*YOUR INSTRUCTIONS*
Return the first line, the line containing "the Z axis.", and every line between them, exactly as they stand.

*GIVEN MATERIAL*
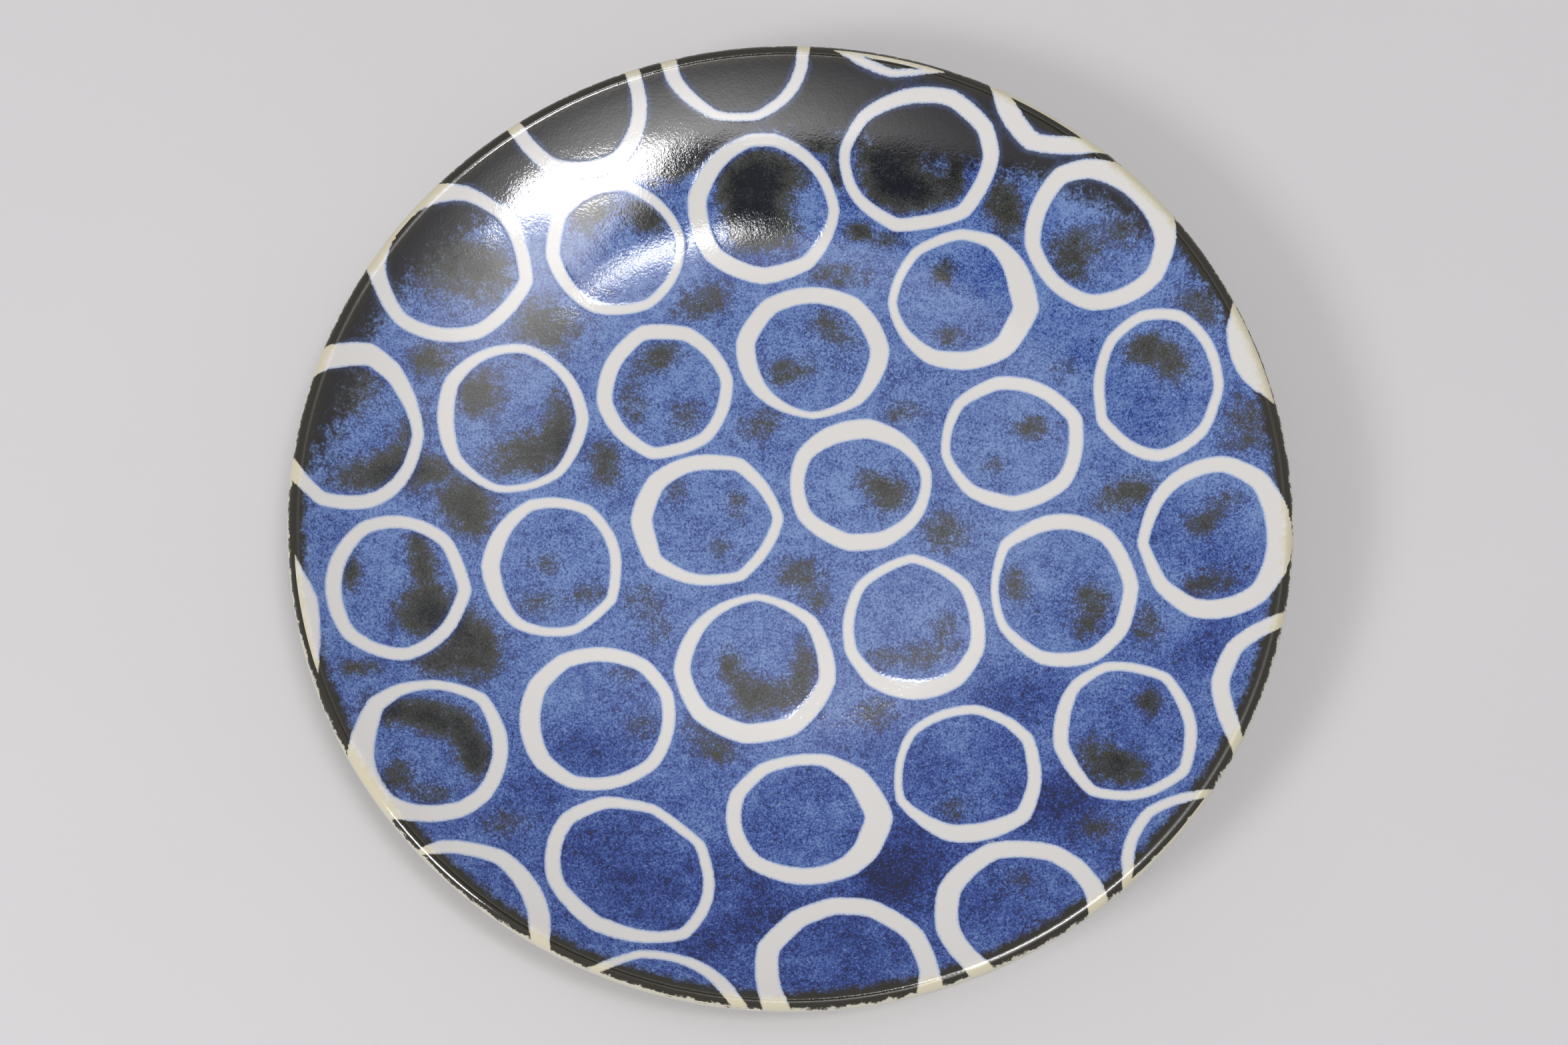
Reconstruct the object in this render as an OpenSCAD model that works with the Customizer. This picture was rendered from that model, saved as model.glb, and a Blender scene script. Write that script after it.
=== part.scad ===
// Hand painted ceramic plate: a thrown stoneware disc with a curved wall, standing on a turned foot.
// Its face carries a blue ground and hand drawn white rings, under a clear gloss coat.
// Every coat and every painted stroke is a solid of its own, lying face to face with its neighbours.
// Origin: middle of the foot's standing face. +Z is up and the plate is turned about the Z axis.

/* [Plate] */
// Outside diameter over the lip
plate_d = 280; // [230:1:340]
// Height from the table to the top of the lip
plate_h = 30; // [25:0.5:40]
// Diameter of the level middle, where the wall starts to rise
floor_d = 124; // [100:1:150]
// Thickness of the clay, in the middle and in the wall
wall_t = 4.6; // [3.6:0.1:6.5]

/* [Foot] */
// Outside diameter of the foot ring
foot_d = 150; // [124:1:184]
// Depth of the hollow inside the foot ring
foot_h = 6; // [5:0.1:9]
// Width of the foot ring at its edge
foot_w = 6; // [4:0.1:9]
// How far each side of the foot ring leans out at its root
foot_lean = 1.5; // [0:0.1:3]
// Bevel on both edges that the plate stands on
foot_bevel = 1; // [0.5:0.1:1.5]

/* [Coats] */
// Thickness of the clear gloss over the painting
gloss_t = 0.4; // [0.3:0.05:0.6]
// Thickness of the painted layer
paint_t = 0.5; // [0.4:0.05:0.8]
// Thickness of the glaze on the back
back_t = 0.4; // [0.3:0.05:0.8]

/* [Rings] */
// Width of every brush stroke, as a multiple of its drawn width
brush = 1; // [0.7:0.05:1.2]
// How far a corner in a stroke stands out, as a share of the ring's reach
corner_lift = 0.03; // [0:0.005:0.05]
// How far along the stroke a corner is felt, in degrees each way
corner_spread = 28; // [15:1:40]

/* [Hidden] */
$fn = 240;
// Points around a ring's outline, steps from the level middle to the lip, and steps around the lip
ring_points = 36;
wall_steps = 12;
lip_steps = 18;
// Radius of the painted layer, at its widest, that the rings are drawn for
drawn_r = 136.116;

// One row per ring: its middle [x, y], how far it is turned, its reach to its own right, top, left
// and bottom, the stroke's width in the same four places, and the directions of its corners.
// A corner written twice is a sharp one. Rings along the edge run on over the lip, which trims them.
rings = [
    [[-62, 121.5], 0, [21.5, 21.5, 21.5, 21.5], [4.5, 4.5, 4.5, 5], [190, 250, 310]],
    [[-14.5, 136], 0, [22, 20, 22.5, 18], [4, 4, 5, 2.5], [200, 250, 290]],
    [[38, 149.7], 0, [36, 21, 29.5, 21], [2.5, 2.5, 4.5, 2.2], [250]],
    [[86, 125], 0, [22, 22, 26, 22], [5, 5, 6, 5], [230, 230, 280]],
    [[-96.5, 73.5], 50, [22, 22.5, 25, 21.5], [4, 6, 4.5, 4.5], [0, 30, 140, 180, 240, 300, 300]],
    [[-50.5, 81], 0, [20.5, 20, 20.5, 20.5], [3, 3.5, 4.5, 3.5], [10, 80, 150, 190, 250, 300]],
    [[-7, 92.5], 0, [22.5, 22.5, 22.5, 22], [3.5, 4, 6, 5.5], [0, 80, 100, 170, 220, 270, 310]],
    [[39, 106], 0, [23.5, 20.5, 23.5, 20.5], [5, 4.5, 3.5, 4.5], [0, 20, 60, 140, 170, 250, 250, 310, 310]],
    [[51, 64], 0, [22, 21.5, 21.5, 21.5], [8, 3.5, 3, 6], [60, 90, 130, 180, 240, 310, 350, 350]],
    [[91, 79.5], 310, [22, 20, 23.5, 20], [5.5, 7, 5.5, 4.5], [10, 40, 150, 170, 170, 230, 310]],
    [[-123, 22.5], 0, [18.5, 25, 22, 24], [3.5, 7, 4, 4.5], [0, 60, 80, 80, 250, 250]],
    [[-80, 29], 0, [22, 22.5, 21.5, 22.5], [4, 3, 5, 2.5], [0, 80, 150, 220, 260, 310]],
    [[-36, 37.5], 0, [20, 21, 20, 20.5], [4, 5, 5, 4], [10, 70, 110, 110, 190, 260, 260, 310]],
    [[7, 49], 0, [22.5, 21, 22.5, 20.5], [6, 5.5, 6, 2.5], [0, 50, 130, 170, 270, 310]],
    [[105.5, 35], 0, [18, 22.5, 18, 22.5], [3, 3.5, 3.5, 4], [70, 100, 130, 210, 210, 270, 310, 350]],
    [[144, 45], 0, [20, 23, 19.5, 21], [4.5, 4.5, 4.5, 4.5], [170]],
    [[64, 20.5], 0, [21, 20.5, 20.5, 20.5], [4.5, 4.5, 3, 5], [20, 20, 100, 140, 190, 230, 270, 320]],
    [[20, 8.5], 0, [21, 20, 20.5, 20], [3.5, 6.5, 4.5, 5.5], [10, 80, 150, 210, 260, 290]],
    [[-24, -1.5], 0, [21.5, 20, 21.5, 20], [3.5, 5, 6.5, 3.5], [0, 0, 60, 60, 140, 180, 220, 220, 300, 300]],
    [[118.5, -11], 0, [20, 23.5, 20, 24.5], [6.5, 5, 3.5, 6], [50, 80, 180, 180, 220, 250, 300]],
    [[-67.5, -15], 0, [20, 21, 20, 21], [3.5, 3.5, 5.5, 3], [60, 110, 180, 240, 290, 330, 330]],
    [[-110, -22.5], 0, [19.5, 21.5, 19, 21.5], [4, 4, 4.5, 4], [0, 0, 50, 120, 230, 280]],
    [[-148, -43], 0, [20, 33, 20, 30], [4, 4, 4, 4], [40]],
    [[77, -23.5], 0, [20.5, 23, 21, 23], [4.5, 5, 2.5, 4.5], [0, 50, 140, 140, 210, 250, 290, 320]],
    [[-10, -45], 0, [22.5, 21.5, 23, 21.5], [5, 2.5, 5, 6], [40, 90, 180, 220, 260, 300, 350]],
    [[34.5, -34], 0, [20.5, 21, 20.5, 21], [4.5, 3, 3.5, 5.5], [40, 90, 90, 140, 200, 230, 310, 340]],
    [[-54, -59], 0, [22, 21, 22, 21], [4, 4.5, 6, 4], [20, 50, 120, 150, 220, 250, 320]],
    [[-98.5, -69], 0, [21, 20.5, 21, 21], [4.5, 3, 6.5, 5], [50, 50, 120, 140, 140, 240, 300, 320]],
    [[3.5, -87.5], 0, [23, 18.5, 22.5, 19], [8, 3.5, 4.5, 5], [0, 0, 40, 70, 130, 160, 220, 310, 330]],
    [[48, -76], 0, [20.5, 20, 20.5, 19.5], [4, 3, 2.5, 5.5], [30, 30, 50, 80, 140, 200, 200, 250, 320, 320]],
    [[90.5, -65.5], 0, [19.5, 20.5, 19, 20], [3.5, 3, 4.5, 3], [50, 50, 100, 130, 190, 240, 240, 320, 320]],
    [[-44.5, -101.5], 330, [25, 19, 24, 19], [3.5, 3, 4.5, 4.5], [50, 50, 100, 140, 170, 220, 270, 340, 340]],
    [[13.5, -130.5], 0, [24, 21, 24.5, 20], [5.5, 5, 6.5, 6], [0, 30, 70, 100, 130, 160, 160]],
    [[60, -115], 0, [22.5, 20.5, 23, 21], [5.5, 5, 6.5, 5], [20, 40, 60, 110, 160, 190]],
    [[137, -57], 0, [20, 22.5, 23, 29], [4.5, 4.5, 5, 5], [140, 170]],
    [[108, -104], 0, [20, 21, 22, 20], [3, 3, 3.5, 4], [130]],
    [[-90, -119], 0, [26.5, 25, 20, 20], [6, 4, 4, 4], [60, 100]],
    [[-37, -146], 0, [26, 22.5, 28, 20], [4.5, 2.5, 3, 3], [100]],
];

function ring_name(k) = str(k < 9 ? "ring_0" : "ring_", k + 1);

// Depth of each boundary below the gloss surface
paint_top = gloss_t;
clay_top = paint_top + paint_t;
clay_bottom = clay_top + wall_t;
back_bottom = clay_bottom + back_t;
half_t = back_bottom / 2;

// The middle of the wall is one arc: level where it leaves the floor, and ending in the lip's middle
wall_run = (plate_d - floor_d) / 2 - half_t;
wall_rise = plate_h - foot_h - back_bottom;
arc_r = (pow(wall_run, 2) + pow(wall_rise, 2)) / (2 * wall_rise);
arc_z = foot_h + half_t + arc_r;
lip_a = asin(wall_run / arc_r);

// Point [radius, height] at a depth below the gloss, at an angle along the wall's arc
function arc_at(depth) = arc_r - half_t + depth;
function wall_at(depth, a) = [floor_d / 2, arc_z] + arc_at(depth) * [sin(a), -cos(a)];
function boundary(depth) = concat(
    [[0, wall_at(depth, 0)[1]]],
    [for (k = [0:wall_steps]) wall_at(depth, lip_a * k / wall_steps)]
);
function reversed(v) = [for (k = [len(v) - 1:-1:0]) v[k]];

// Points of the half round that ends the wall, between the ends of two boundaries
function around_lip(top, bottom) = [
    for (k = [1:lip_steps - 1]) let (a = lip_a + 90 - 180 * k / lip_steps)
        wall_at((top + bottom) / 2, lip_a) + (bottom - top) / 2 * [cos(a), sin(a)]
];

// The foot ring's section runs a little way into the clay, which trims it
foot_bite = 1;
foot_top_r = foot_d / 2 + foot_lean;
foot_rise = arc_at(clay_bottom) - sqrt(pow(arc_at(clay_bottom), 2) - pow(foot_top_r - floor_d / 2, 2));
foot_top = foot_h + back_t + foot_rise + foot_bite;

// Where a ring's stroke runs: edge 0 is its outer side and edge 1 its inner side
function quarter(four, a) = [cos(a) > 0 ? four[0] : four[2], sin(a) > 0 ? four[1] : four[3]];
function reach(ring, a) = let (q = quarter(ring[2], a)) 1 / norm([cos(a) / q[0], sin(a) / q[1]]);
function stroke(ring, a) = brush * quarter(ring[3], a) * [pow(cos(a), 2), pow(sin(a), 2)];
function turn_between(a, b) = abs((a - b + 540) % 360 - 180);
function near(a, corner) = pow(max(0, 1 - turn_between(a, corner) / corner_spread), 2);
function felt(ring, a) = [for (c = ring[4]) near(a, c)] * [for (c = ring[4]) 1];
function lift(ring, a) = 1 + corner_lift * (felt(ring, a) - 0.5);
function ring_r(ring, a, edge) = reach(ring, a) * lift(ring, a) - edge * stroke(ring, a);
function ring_at(ring, a, edge) = ring[0] + ring_r(ring, a, edge) * [cos(a + ring[1]), sin(a + ring[1])];

module layer(top, bottom) {
    polygon(concat(boundary(top), reversed(boundary(bottom))));
}

module lip_section() {
    polygon(concat(
        [wall_at(clay_top, lip_a), wall_at(0, lip_a)],
        around_lip(0, back_bottom),
        [wall_at(back_bottom, lip_a), wall_at(clay_bottom, lip_a)],
        reversed(around_lip(clay_top, clay_bottom))
    ));
}

module clay_section() {
    polygon(concat(
        boundary(clay_top),
        around_lip(clay_top, clay_bottom),
        reversed(boundary(clay_bottom))
    ));
}

module foot_section() {
    out = foot_d / 2;
    in = out - foot_w;
    polygon([
        [in + foot_bevel, 0], [out - foot_bevel, 0], [out, foot_bevel],
        [out + foot_lean, foot_top], [in - foot_lean, foot_top], [in, foot_bevel],
    ]);
}

module back_section() {
    difference() {
        layer(clay_bottom, back_bottom);
        foot_section();
    }
}

module inside_foot() {
    square([(foot_d - foot_w) / 2, plate_h]);
}

module outline(ring, edge) {
    step = 360 / ring_points;
    drawn = [for (a = [0:step:360 - step]) ring_at(ring, a, edge)];
    scale(wall_at(clay_top, lip_a)[0] / drawn_r) polygon(drawn);
}

module painted_layer() {
    rotate_extrude() layer(paint_top, clay_top);
}

module clay_body() {
    color("tan") rotate_extrude() clay_section();
}

module foot_ring() {
    color("burlywood") rotate_extrude() difference() {
        foot_section();
        layer(clay_top, clay_bottom);
    }
}

module back_glaze() {
    color("cornsilk") rotate_extrude() difference() {
        back_section();
        inside_foot();
    }
}

module foot_well_glaze() {
    color("cornsilk") rotate_extrude() intersection() {
        back_section();
        inside_foot();
    }
}

module lip_glaze() {
    color("darkkhaki") rotate_extrude() lip_section();
}

module blue_ground() {
    color("royalblue") difference() {
        painted_layer();
        for (ring = rings) linear_extrude(plate_h) outline(ring, 0);
    }
}

module ring_centres() {
    color("cornflowerblue") intersection() {
        painted_layer();
        for (ring = rings) linear_extrude(plate_h) outline(ring, 1);
    }
}

module clear_gloss() {
    color("lightcyan", 0.3) rotate_extrude() layer(0, paint_top);
}

module painted_ring(ring) {
    color("gainsboro") intersection() {
        painted_layer();
        linear_extrude(plate_h) difference() {
            outline(ring, 0);
            outline(ring, 1);
        }
    }
}

clay_body();
foot_ring();
back_glaze();
foot_well_glaze();
lip_glaze();
blue_ground();
ring_centres();
clear_gloss();
for (k = [0:len(rings) - 1]) {
    painted_ring(rings[k]);
}
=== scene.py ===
"""The hand painted plate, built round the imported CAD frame.

The painted face is one fine skin, cut along the brush strokes that the CAD nodes outline, so that each
stroke has a visual piece of its own and the pieces meet without a seam. Lengths are in millimetres
until a mesh is made, apart from the lights and the floor, which are placed in metres. The plate's
shape is worked out from the frame.
"""

import math

import bpy
import numpy as np
from mathutils import Matrix, Vector, geometry, kdtree, noise


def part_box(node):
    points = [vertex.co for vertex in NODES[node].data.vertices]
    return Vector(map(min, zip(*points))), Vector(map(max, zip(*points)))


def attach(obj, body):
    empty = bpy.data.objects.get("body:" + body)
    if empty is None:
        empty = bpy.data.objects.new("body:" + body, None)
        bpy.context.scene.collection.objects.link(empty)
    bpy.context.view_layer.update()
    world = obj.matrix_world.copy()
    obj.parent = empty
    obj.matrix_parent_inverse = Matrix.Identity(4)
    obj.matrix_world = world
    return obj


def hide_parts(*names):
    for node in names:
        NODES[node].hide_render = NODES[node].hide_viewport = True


MM = 0.001

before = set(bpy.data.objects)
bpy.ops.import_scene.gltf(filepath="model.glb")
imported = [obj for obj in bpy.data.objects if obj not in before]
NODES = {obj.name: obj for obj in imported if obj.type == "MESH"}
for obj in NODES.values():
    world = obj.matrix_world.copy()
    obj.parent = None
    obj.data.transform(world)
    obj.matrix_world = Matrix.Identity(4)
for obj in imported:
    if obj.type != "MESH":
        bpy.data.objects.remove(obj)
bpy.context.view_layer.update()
RING_NAMES = sorted(n for n in NODES if n.startswith("ring_") and n != "ring_centres")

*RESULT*
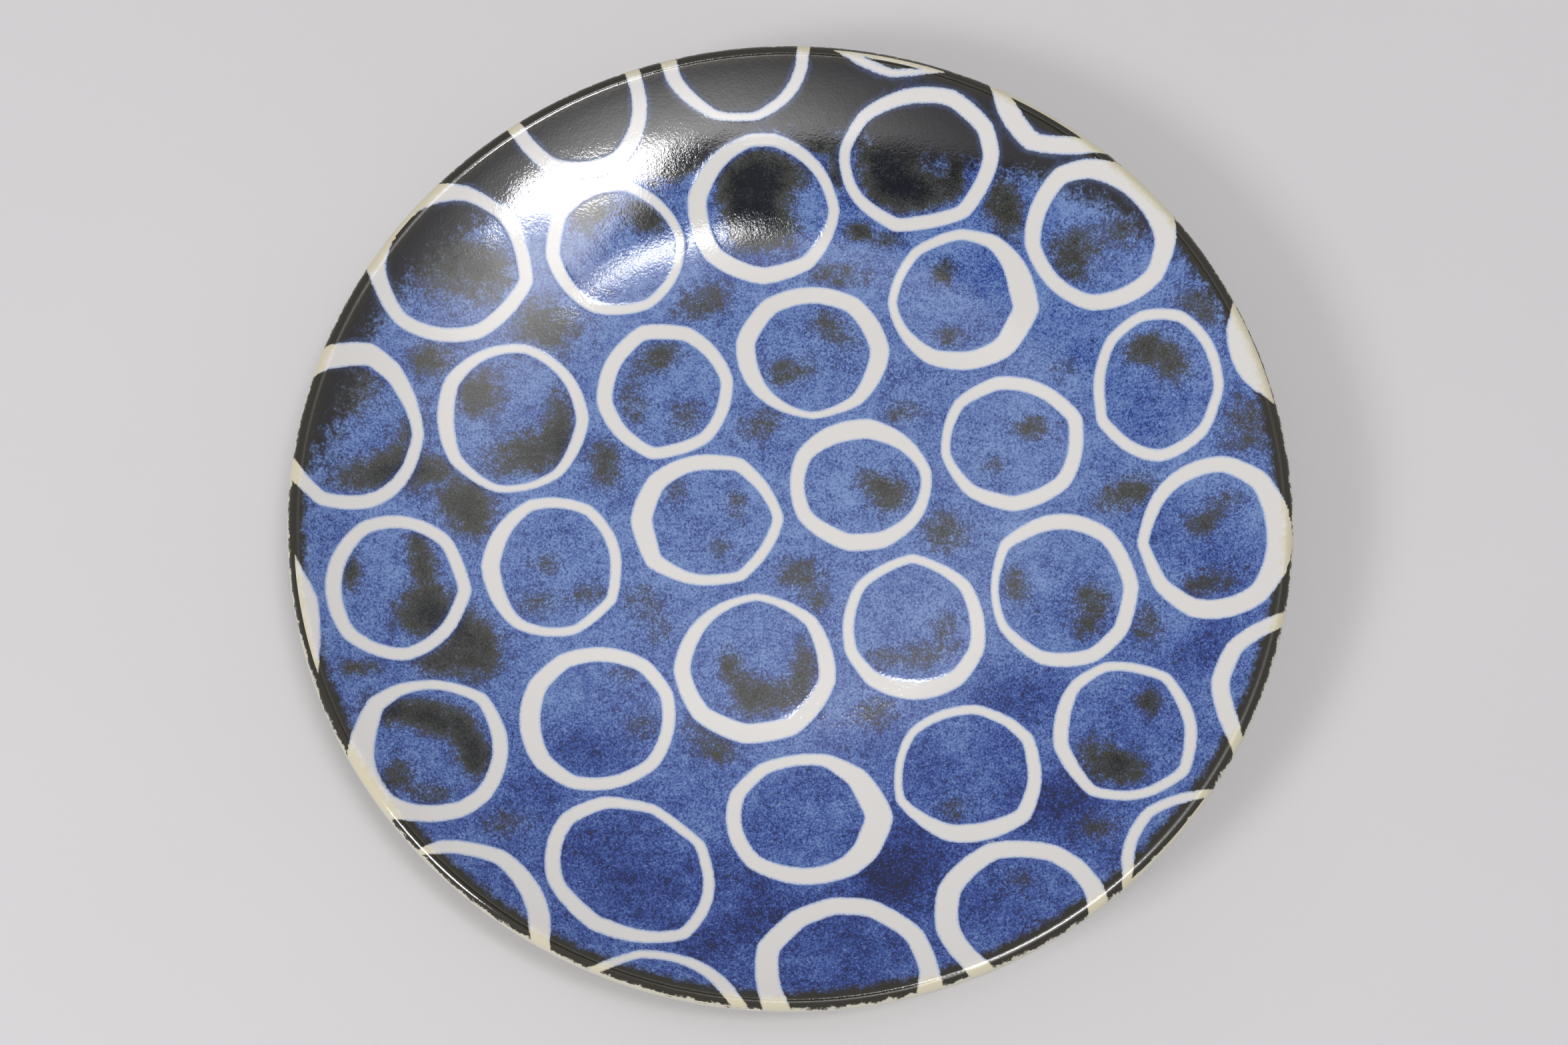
Reconstruct the object in this render as an OpenSCAD model that works with the Customizer. This picture was rendered from that model, saved as model.glb, and a Blender scene script. Write that script after it.
=== part.scad ===
// Hand painted ceramic plate: a thrown stoneware disc with a curved wall, standing on a turned foot.
// Its face carries a blue ground and hand drawn white rings, under a clear gloss coat.
// Every coat and every painted stroke is a solid of its own, lying face to face with its neighbours.
// Origin: middle of the foot's standing face. +Z is up and the plate is turned about the Z axis.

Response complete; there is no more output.